A guerra de Putin, entre a geopolítica e a psicopolítica

Escrever sobre esta guerra, acerca da qual, e até um certo ponto (fenomenológico e retórico), se deve, pelo menos por enquanto, dizer, como no amor, que se pode descrever mas não explicar, só pode ser de modo ensaístico (à maneira de Montaigne, um dos primeiros europeus a genuinamente desconfiar da sua clarividência, exemplo muito pouco seguido). Isto se não padecermos da síndroma da Nato ou tivermos sido inoculados por uma nostalgia imperialista do velho século xx (por vezes andam a par).

Lido Cólera e Tempo (CT) de Peter Sloterkijk, conseguimos, porém, guiar-nos por categorias menos líquidas do que deixava antever o primeiro parágrafo: em vez dos dispositivos eróticos do desejo (combustível do consumismo desenfreado) estamos perante dispositivos timóticos (cólera, ressentimento, vingança…). Sloterkijk relembra-nos que a Europa começou pela cólera de Aquiles (início da Ilíada), a matriz genésica da nossa civilização está na ativação de forças destrutivas desnorteadas, mas não completamente estéreis, que à sua maneira acabaram por construir a mais bela de todas as civilizações (digo isto por amor).

A Atenas clássica será muito mais erótica do que timótica. Aquiles tinha, no fundo, perdido para Ulisses, astúcia em vez de cólera. O movimento que laicizou o saber, os filósofos, idealizando ou observando, nunca radicalizaram o discurso ou a ação (a exceção do movimento cínico é isso mesmo, uma exceção). O regresso do religioso, de um religioso unidimensional e avassalador (que benévola era a multirreligiosidade grega!), contudo, recuperou o princípio timótico e espalhou a cólera divina sobre a humanidade insegura e ansiosa, que aderiu com uma facilidade assustadora a um comandante supremo que a castigava sem porquê (não há qualquer hermenêutica possível para a cólera divina, essencialmente pré-discursiva).

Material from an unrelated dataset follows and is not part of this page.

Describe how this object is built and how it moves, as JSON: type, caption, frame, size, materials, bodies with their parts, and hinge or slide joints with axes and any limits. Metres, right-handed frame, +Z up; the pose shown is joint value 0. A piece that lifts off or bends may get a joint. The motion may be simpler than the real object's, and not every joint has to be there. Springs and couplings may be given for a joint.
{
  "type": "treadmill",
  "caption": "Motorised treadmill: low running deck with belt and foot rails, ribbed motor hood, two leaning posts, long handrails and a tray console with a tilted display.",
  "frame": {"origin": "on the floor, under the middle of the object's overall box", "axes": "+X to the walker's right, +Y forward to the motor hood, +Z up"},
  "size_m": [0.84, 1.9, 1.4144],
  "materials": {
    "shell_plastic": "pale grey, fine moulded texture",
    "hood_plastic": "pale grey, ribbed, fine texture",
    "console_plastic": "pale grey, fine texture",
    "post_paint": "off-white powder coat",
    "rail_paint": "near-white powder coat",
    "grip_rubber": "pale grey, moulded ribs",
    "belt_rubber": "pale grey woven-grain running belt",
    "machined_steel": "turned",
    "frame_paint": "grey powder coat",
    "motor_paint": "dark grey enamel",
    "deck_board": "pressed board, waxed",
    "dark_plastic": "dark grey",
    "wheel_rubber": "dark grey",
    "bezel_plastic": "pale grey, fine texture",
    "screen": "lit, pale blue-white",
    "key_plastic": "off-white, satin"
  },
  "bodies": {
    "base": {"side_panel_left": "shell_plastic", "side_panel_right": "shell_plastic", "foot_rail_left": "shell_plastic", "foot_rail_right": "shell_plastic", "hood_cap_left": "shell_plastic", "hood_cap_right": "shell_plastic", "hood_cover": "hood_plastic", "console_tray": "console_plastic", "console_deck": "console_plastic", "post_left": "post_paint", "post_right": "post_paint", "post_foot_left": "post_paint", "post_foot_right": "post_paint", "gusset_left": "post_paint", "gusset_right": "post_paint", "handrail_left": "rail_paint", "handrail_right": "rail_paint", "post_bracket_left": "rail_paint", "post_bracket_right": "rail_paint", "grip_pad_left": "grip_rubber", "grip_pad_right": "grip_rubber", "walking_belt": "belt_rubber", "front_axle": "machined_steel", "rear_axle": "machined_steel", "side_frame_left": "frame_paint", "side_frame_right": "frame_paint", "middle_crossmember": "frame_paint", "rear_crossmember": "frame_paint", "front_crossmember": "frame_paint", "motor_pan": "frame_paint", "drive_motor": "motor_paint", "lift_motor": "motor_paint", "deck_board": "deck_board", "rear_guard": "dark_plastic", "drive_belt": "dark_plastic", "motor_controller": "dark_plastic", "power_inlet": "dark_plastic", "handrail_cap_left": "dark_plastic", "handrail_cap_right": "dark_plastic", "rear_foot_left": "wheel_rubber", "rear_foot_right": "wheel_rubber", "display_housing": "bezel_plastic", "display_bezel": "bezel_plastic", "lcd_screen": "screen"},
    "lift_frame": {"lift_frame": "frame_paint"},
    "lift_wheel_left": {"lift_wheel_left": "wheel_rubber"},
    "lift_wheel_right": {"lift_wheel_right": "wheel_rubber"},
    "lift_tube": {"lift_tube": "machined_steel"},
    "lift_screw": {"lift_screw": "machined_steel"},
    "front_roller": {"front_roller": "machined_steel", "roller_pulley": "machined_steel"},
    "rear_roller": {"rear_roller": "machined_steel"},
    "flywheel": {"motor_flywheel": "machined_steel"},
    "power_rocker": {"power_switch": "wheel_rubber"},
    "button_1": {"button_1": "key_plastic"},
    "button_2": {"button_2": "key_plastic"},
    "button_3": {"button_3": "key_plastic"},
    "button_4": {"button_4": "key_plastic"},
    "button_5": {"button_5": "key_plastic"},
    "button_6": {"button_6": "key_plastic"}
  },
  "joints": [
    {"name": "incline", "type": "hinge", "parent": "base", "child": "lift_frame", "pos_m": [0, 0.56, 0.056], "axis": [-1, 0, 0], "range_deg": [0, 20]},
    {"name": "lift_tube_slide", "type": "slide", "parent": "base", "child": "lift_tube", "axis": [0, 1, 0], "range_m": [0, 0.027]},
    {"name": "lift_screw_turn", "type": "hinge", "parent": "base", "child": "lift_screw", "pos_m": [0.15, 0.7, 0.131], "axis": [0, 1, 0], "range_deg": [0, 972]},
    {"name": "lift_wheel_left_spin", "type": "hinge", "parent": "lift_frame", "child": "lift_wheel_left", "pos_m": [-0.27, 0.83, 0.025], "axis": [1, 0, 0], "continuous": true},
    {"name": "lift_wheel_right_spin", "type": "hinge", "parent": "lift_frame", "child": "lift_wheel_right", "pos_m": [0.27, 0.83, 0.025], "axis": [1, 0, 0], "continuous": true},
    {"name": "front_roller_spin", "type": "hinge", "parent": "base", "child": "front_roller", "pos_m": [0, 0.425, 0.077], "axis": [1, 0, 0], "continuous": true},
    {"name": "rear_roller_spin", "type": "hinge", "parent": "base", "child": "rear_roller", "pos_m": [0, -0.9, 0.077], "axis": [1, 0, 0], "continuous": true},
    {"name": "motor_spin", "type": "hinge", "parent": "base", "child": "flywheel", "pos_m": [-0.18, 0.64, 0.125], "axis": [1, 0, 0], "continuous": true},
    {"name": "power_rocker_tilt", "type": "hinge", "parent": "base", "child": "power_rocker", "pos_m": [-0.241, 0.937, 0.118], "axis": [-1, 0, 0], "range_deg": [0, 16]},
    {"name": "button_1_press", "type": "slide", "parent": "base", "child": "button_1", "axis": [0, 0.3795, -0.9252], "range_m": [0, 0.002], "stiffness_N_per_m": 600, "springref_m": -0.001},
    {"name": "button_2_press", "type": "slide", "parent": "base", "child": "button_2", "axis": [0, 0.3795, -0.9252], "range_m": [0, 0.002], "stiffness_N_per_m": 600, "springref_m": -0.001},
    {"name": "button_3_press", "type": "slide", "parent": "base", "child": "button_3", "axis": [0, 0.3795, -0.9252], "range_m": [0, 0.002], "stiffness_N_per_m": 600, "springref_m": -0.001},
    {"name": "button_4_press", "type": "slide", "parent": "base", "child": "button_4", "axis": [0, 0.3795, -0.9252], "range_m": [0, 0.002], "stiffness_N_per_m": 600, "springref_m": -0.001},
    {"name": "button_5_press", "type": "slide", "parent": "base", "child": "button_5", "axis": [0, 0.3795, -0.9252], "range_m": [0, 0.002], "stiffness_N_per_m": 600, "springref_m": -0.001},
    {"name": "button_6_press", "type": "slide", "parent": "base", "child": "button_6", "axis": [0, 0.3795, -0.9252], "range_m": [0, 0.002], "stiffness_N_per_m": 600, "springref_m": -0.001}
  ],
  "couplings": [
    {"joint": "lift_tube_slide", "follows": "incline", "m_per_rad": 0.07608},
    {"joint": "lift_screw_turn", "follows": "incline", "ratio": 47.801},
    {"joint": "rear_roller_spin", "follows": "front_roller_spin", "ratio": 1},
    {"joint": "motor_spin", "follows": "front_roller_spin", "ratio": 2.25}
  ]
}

Porém, com o tempo, a vitória do Novo Testamento sobre o Velho e a posterior «morte de Deus» a golpes de crítica racional, a religião foi-se desfazendo dos seus vetores mais coléricos (embora com regressões, as Guerras de Religião do séc. xvii foram incrivelmente destrutivas e cruéis). Até que no século xx apareceu um novo grande banco de cólera (este dispositivo coleta as cóleras individuais e age, em troca, com a força conjunta de todos os seus depositantes): o comunismo (nos formatos históricos do leninismo, estalinismo e maoismo). Este novo messianismo assente na luta de classes (com nuances no caso maoista) arruinou tudo o que se lhe opunha (um Messias não pode aceitar oposição sem cair numa contradição insanável). A timótica comunista acompanhou, segundo Sloterdijk, uma invariável que nasceu na Revolução Francesa de 1789: «a deceção e frustração que produziram sempre, além da renúncia e de uma rejeição cínica das ilusões do passado, formas agudas e actuais de cólera.» (CT, p. 133) Contrariaram, pois, a recomendação aristotélica: «Nunca odiar, mas desprezar muitas vezes». Preferiram vincar a indignação e encorajar metodicamente a cólera, a principal «missão psicopolítica que começa durante a Revolução Francesa.» (Sloterdijk, CT, p. 140)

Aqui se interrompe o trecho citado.